# Are Catholics Debating The Doctrines of Grace?



## rbcbob (Nov 26, 2011)

*Question raised by 
new Catholic 
liturgy: did Christ 
die for 'all'?*

By saying Jesus died “for many” instead of 
“for all,” will Roman Catholic priests be 
proclaiming a different theology beginning 
this weekend — narrowing the extent to 
which they believe Jesus saved sinners?

No, say the pope and bishops, the official 
teaching authorities of the church.

Opponents of sweeping liturgical revisions 
that will take effect this weekend, already 
distrustful of the top-down process that led 
to the changes, aren’t so sure.

The change in wording is just one of many 
in the works.

As we reported earlier this fall, the 
revisions are the biggest since Catholics 
began having Mass in local languages 
rather than Latin decades ago. They take 
effect with Masses this weekend.

Controversies have ranged from the 
content — such as the use of more 
technical theological terms and the revival 
of symbolic penitential breast-beating — to 
the Vatican process for approving the 
revisions, which critics said overrode years 
of work by an English-language 
commission.

Supporters say the new text is more poetic, 
reverent and faithful to the Latin original.
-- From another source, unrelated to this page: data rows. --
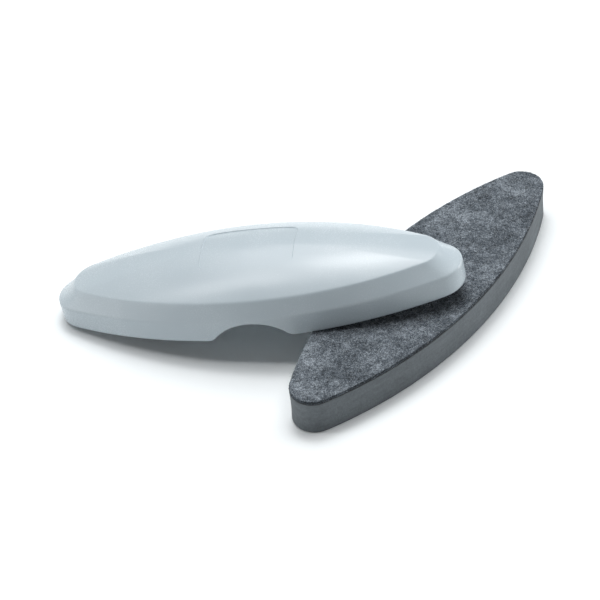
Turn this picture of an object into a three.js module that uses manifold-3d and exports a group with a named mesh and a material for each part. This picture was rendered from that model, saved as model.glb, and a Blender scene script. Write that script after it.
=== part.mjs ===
// A dry-wipe board eraser in two loose halves: a hollow moulded grip shell, and the felt-faced foam
// pad that pushes into it. The pad lies felt side up, and the shell leans on it, open side down.
// Millimetres, +Z up. The object stands on z = 0 with the middle of its footprint at the origin.
import * as THREE from 'three';
import { mergeVertices } from 'three/addons/utils/BufferGeometryUtils.js';
import Module from 'manifold-3d';

const wasm = await Module();
wasm.setup();

// ---------------------------------------------------------------- driving dimensions

// Every outline is a lens: two side arcs that run into a small round end at each tip.
const RIM = { length: 165, width: 55.2, endRadius: 12 };
const DOME_EDGE = { length: 148.5, width: 50.3, endRadius: 8 };

const SKIRT_HEIGHT = 9.2; // rim to crease
const EDGE_HEIGHT = 15.7; // rim to the dome's edge, at the two tips
const EDGE_RISE = 1.1; // how much higher that edge is at mid-length
const DOME_HEIGHT = 26.4; // rim to the top of the dome
const TIP_HOLLOW = 0.35; // how hollow the groove is at the tips; along the sides it is straight
const TIP_TURN = 8; // how suddenly it turns hollow towards the tips
const WALL = 2; // side wall and roof
const EDGE_WALL = 1.9;

const NOTCH = { height: 7.6, radius: 19.6, toeRadius: 4 }; // thumb cut-out in both long sides
const PANEL = { length: 38, width: 24, cornerRadius: 4, depth: 0.4 }; // blank, sunk into the dome

const PAD_STOP = 7.5; // rim to the ribs' lower edges, where the pad's back comes to rest
const RIB = { thickness: 1.6, offsets: [26, 46] };
const LANDING = { length: 31, width: 24, thickness: 1.6, offset: 36, height: 8.8 };

const PAD_CLEARANCE = 0.85; // each side, pad to inner skirt
const FOAM_THICKNESS = 14.7;
const FILM_THICKNESS = 0.3;
const FELT_THICKNESS = 1.5;
const FELT_EDGE_ROUND = 0.4;

const PATCH = { length: 30, width: 22, thickness: 1.0, cornerRadius: 2 };
const POCKET_CLEARANCE = 0.4; // around and above a loop patch in the foam's back
const TOUCH_GAP = 0.3; // between pieces that rest on each other

// How the two halves lie: the pad is yawed under the shell, and the shell's far end rides up on it.
const PAD_PLACE = { x: 63.6, y: 5.4, yaw: 58.5 };
const SHELL_PLACE = { z: 11.8, roll: -3.6, tilt: -7.9 };

const SIDE_STEPS = 18; // facets along one side arc
const END_STEPS = 10; // facets round one tip

// ---------------------------------------------------------------- outlines and lofts

// Points of a lens outline, anticlockwise from the start of the +X tip.
function lens({ length, width, endRadius }) {
  const tipX = length / 2 - endRadius;
  const sideRadius = (tipX ** 2 + width ** 2 / 4 - endRadius ** 2) / (width - 2 * endRadius);
  const sideY = sideRadius - width / 2;
  const turn = Math.atan2(sideY, tipX);
  const half = [];
  for (let i = 0; i < END_STEPS; i += 1) {
    const angle = turn * (-1 + (2 * i) / END_STEPS);
    half.push([tipX + endRadius * Math.cos(angle), endRadius * Math.sin(angle)]);
  }
  for (let i = 0; i < SIDE_STEPS; i += 1) {
    const angle = turn + ((Math.PI - 2 * turn) * i) / SIDE_STEPS;
    half.push([sideRadius * Math.cos(angle), sideRadius * Math.sin(angle) - sideY]);
  }
  return [...half, ...half.map(([x, y]) => [-x, -y])];
}

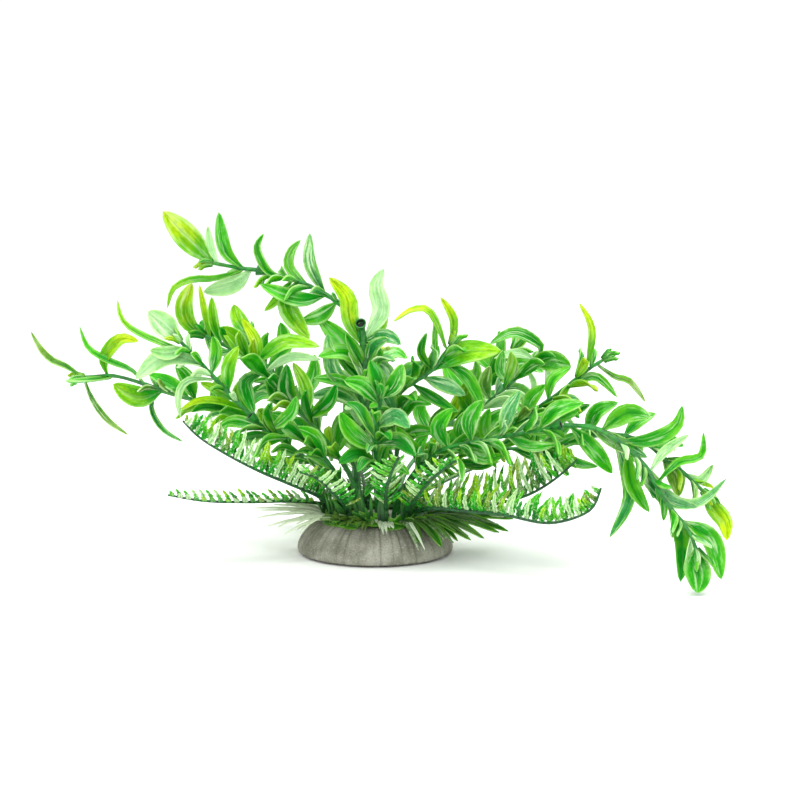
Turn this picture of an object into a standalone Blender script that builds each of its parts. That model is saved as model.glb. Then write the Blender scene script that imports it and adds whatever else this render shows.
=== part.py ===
"""A moulded aquarium plant on a cast disc foot, 0.28 m wide and 0.14 m tall, in metres.

The origin is the middle of the foot's underside, +Z is up, and the plant's front faces -Y.
Stems and leaves follow picture points (across, down, near): across and down count steps of 0.4 mm
on a front view of the plant, and near is how far the point stands towards the viewer, in mm.
"""

import math

import bmesh
import bpy
from mathutils import Vector

# The front view that the picture points are read on
MM = 0.001
STEP = 0.4 * MM
VIEW_TILT = math.radians(8.0)
VIEW_DISTANCE = 0.850
AIM = Vector((0.010, 0.0, 0.0617))
AIM_ACROSS = 400.0
AIM_DOWN = 400.0
VIEW_UP = Vector((0.0, math.sin(VIEW_TILT), math.cos(VIEW_TILT)))
VIEW_BACK = Vector((0.0, -math.cos(VIEW_TILT), math.sin(VIEW_TILT)))
EYE = AIM + VIEW_BACK * VIEW_DISTANCE

# The disc foot
FOOT_HEIGHT = 14.0 * MM
FOOT_PROFILE = (
    (0.0, 14.0),
    (20.0, 13.9),
    (24.2, 12.2),
    (28.4, 8.4),
    (30.9, 4.2),
    (31.4, 1.9),
    (28.8, 0.0),
    (0.0, 0.0),
)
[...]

After months of classes, training and other 
preparation, parishes locally and 
throughout the English-speaking world will 
be using new words (and music) beginning 
with Masses Saturday evening and Sunday 
for start of the liturgical season of Advent.

The revised Roman Missal, which contains 
the language used in the Mass, reflects 
more of a word-for-word translation of the 
Latin than the previous version that 
Catholics have used for years.

The previous version relied on the concept 
of dynamic equivalence — trying to capture 
the idea of the original language rather 
than the literal phrasing.

In one section, recalling Jesus’ words at the 
Last Supper, the priest described Jesus’ 
blood being “shed for you and for all so 
that sins may be forgiven.”

In the new version, the priest will describe 

it as “poured out for you and for many for 
the forgiveness of sins.”

Pope Benedict XVI specifically authorized 
the change from “for all” to “for many,” 
according to a 2006 letter from the Vatican 
to bishops. (This affected more than 
English-language Masses; Catholics 
speaking other languages, such as Italian, 
had been using the term for “all.”)


“For many” is a more faithful translation, 
the Vatican said, to the Latin original, “pro 
multis.”

Michael Diebold of the Louisville Liturgy 
Forum, a group that has opposed the 
liturgical changes, said there’s no question 
“multis” means “many.”

But Diebold — a former priest and high 
school Latin teacher — said the new 
translation misses what “many” meant in its 
Latin context.

“That meant for the whole crowd,” he said 
in a recent interview. “When you translate it 
into English it should mean ‘all.’ ”

The new translation, he said, “means that 
some of them didn’t get redeemed, so 
who’s the some that didn’t get redeemed?”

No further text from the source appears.